(12 years, 4 months ago)
Commons ChamberThe sole argument advanced today by the Chancellor as to why there should not be a thorough, comprehensive, judge-led inquiry is that it would not report quickly enough. Despite the enormous bluster and noise of this debate—I very much agree with the hon. Member for Harwich and North Essex (Mr Jenkin) about that—that argument has been overturned by the Leader of the Opposition’s proposal for a two-tier inquiry, with the section on LIBOR to report by the end of December and the second part, which is the more important part, to report within 12 months.
We have to answer the question that has not been answered: why are the Government so coy about a genuinely independent inquiry? Is it because of their fears over what a Leveson-style inquiry into banking might expose? After all, the City, which is a pretty hard-nosed institution, does not give half the Tory party’s total income to it year after year for nothing. It expects, and undoubtedly gets, a great deal in return. Is that why the scams that repeatedly tumble out of the City under the false pretence of financial innovation, such as the mis-selling of private pensions in the 1970s, which has not yet been mentioned, and the recent mis-selling of payment protection insurance and credit default swaps, have always been treated so lightly?
Is that why the Vickers recommendations, which were already weak since the City will always get around Chinese walls by regulatory arbitrage, have been watered down further through the lobbying of the banks? The crucial rise in capital ratios was initially set at 4%, which is certainly the minimum that is necessary. That was reduced by the Chancellor to 3% and even that feeble reform has been postponed, almost unbelievably, until 2019.
I appreciated the right hon. Gentleman’s support for my efforts in January to secure a Back-Bench debate on criminal prosecutions in financial services. He asked why Government Members want a parliamentary inquiry. Does he not accept that our constituents have a visceral attitude towards the misdeeds in the financial services sector, and that one problem with a judicial inquiry is that it is the equivalent of a snooze button and the people disengage? A parliamentary inquiry would not suffer that fate.
I think the exact opposite is true. The Leveson inquiry has aroused and maintained intense public interest. Yesterday’s Treasury Committee sitting showed what happens on such occasions. Unfortunately, it became very personalised about what each Member had been saying and drew attention to the degree to which Bob Diamond was not put under serious threat. There are therefore very good reasons for a judge-led inquiry.
Is the close political-financial nexus that exists in this country the reason why the demands of Germany and France for a financial transactions tax have been swept so cavalierly under the carpet by the Prime Minister and the Chancellor? Is that why the pressure from Germany and the US to wind down the egregious tax avoidance that is largely centred on Britain’s Crown dependencies has been flatly rejected by the Government at the behest of the City?
Why are the complex derivatives that lay at the heart of the crash in 2008-09 being retained by the Government within the ring fence? Why has the incestuous relationship between the credit rating agencies and those whose creditworthiness they are supposed to be assessing been left untouched by the Government, when it allowed junk derivatives to be sold around the world with a triple A rating? What is the answer to all these questions? I think that they are very significant. Why has the colossal scandal of tax avoidance on the industrial scale of £42 billion a year, in which the City is so intimately involved, been ignored so unscrupulously?
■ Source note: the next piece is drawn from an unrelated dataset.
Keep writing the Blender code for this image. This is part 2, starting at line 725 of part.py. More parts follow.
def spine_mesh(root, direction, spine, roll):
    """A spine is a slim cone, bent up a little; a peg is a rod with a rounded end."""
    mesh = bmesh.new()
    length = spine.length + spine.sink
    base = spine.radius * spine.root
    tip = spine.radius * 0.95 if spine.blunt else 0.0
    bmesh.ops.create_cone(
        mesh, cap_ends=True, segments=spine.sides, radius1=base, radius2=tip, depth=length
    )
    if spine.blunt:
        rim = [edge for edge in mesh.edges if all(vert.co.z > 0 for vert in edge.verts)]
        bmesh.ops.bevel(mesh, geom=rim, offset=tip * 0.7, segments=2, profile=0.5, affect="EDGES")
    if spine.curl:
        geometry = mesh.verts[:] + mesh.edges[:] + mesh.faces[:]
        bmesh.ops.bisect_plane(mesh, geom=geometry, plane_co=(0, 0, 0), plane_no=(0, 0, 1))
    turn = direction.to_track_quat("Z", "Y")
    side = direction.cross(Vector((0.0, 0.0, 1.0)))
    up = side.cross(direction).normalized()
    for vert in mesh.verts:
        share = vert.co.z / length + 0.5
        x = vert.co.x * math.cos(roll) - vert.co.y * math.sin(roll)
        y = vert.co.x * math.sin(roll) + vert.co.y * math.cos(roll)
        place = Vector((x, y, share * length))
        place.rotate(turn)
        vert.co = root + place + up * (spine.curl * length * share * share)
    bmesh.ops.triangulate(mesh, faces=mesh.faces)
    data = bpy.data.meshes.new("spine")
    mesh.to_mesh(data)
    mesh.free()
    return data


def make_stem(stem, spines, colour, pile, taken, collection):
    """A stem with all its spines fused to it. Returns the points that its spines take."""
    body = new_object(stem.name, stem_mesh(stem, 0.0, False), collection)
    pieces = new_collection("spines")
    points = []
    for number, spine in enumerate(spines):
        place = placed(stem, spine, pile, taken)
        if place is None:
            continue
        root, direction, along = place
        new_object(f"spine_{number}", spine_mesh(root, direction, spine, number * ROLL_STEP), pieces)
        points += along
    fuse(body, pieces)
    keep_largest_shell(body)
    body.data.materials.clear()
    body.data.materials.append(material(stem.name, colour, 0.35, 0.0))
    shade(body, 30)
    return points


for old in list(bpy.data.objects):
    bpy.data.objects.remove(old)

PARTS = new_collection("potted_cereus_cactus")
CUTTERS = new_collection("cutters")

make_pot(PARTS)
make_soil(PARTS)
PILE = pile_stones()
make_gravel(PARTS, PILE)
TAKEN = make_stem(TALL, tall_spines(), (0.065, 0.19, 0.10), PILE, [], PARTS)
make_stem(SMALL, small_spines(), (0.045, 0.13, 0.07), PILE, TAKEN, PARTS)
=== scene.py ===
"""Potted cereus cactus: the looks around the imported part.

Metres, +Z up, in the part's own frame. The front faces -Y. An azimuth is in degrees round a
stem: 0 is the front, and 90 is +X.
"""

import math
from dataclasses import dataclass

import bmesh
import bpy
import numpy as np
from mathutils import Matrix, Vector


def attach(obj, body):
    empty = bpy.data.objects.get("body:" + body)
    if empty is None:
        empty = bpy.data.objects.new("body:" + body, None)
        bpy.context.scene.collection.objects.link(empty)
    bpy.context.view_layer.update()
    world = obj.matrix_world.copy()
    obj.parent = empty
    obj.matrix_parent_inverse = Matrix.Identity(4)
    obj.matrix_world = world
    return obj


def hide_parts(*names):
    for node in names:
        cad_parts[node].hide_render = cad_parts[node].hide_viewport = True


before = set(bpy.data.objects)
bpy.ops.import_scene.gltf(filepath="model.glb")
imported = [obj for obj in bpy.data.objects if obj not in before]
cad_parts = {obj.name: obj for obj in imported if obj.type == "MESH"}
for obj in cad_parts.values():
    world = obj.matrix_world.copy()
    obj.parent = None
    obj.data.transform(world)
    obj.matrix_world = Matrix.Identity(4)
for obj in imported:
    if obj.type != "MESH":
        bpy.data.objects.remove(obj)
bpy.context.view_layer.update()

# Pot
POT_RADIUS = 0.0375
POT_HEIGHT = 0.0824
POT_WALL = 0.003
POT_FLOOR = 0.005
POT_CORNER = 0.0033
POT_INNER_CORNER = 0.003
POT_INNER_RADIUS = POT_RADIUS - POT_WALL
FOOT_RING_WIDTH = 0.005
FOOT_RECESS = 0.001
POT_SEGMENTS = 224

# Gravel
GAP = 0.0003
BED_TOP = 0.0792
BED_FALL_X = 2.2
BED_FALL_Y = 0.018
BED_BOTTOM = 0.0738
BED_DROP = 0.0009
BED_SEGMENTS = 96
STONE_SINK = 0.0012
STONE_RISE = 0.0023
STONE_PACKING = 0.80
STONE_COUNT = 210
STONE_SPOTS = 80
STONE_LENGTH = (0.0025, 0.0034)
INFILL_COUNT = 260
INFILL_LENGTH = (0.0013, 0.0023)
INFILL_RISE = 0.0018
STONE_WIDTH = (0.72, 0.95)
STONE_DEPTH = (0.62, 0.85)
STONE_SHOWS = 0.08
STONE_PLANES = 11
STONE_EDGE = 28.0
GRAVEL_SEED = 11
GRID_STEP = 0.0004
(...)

I shall give an example. The Government set up the Aaronson group to consider the issue, led by a lawyer who has always represented the tax avoidance industry and never Her Majesty’s Revenue and Customs. On the first page of its report last November, that group said that a general anti-avoidance rule was not necessary. It produced the preposterous proposal that if there were such a rule, HMRC would have to seek the permission of an external body before it could be used. It gets worse, because there would have to be a majority of tax avoidance industry representatives on that body. Not surprisingly, the Government have accepted those recommendations in full. That shows the inordinate lengths to which they will go to protect the City by appearing to do something but in reality elaborately constructing a paper aeroplane in the sure knowledge that it will not fly. Those are just some of the reasons, and I believe a lot more remain hidden, why the Government do not want a judge-led inquiry at any price. They are exactly the same reasons why a systematic, wide-ranging inquiry is now so necessary.
I agree with many Members that in the last analysis, this is not about personalities or even about the corrupted culture of banking. It is much more about the deeply flawed structure and role of banking in Britain. The banks are far too big, and the big five control up to 90% of the money supply, which is far too much. We need smaller, more specialised banks that focus on key areas such as infrastructure, relational banking like that in the German mittelstand, the knowledge, science and research and development industries, the green economy, small and medium-sized enterprises and all the rest.
Above all, we need to regain public control of the money supply, which was privatised as a result of deregulation in the 1990s, so that—this is the crucial point—the nation’s financial resources are focused not on the banks’ interests of profiteering from overseas speculation, tax havens and property, in which they specialise most of all, but on the national interest of putting the nation’s resources primarily into industry, manufacturing and export. That is why the whole House should unite behind the Opposition’s motion.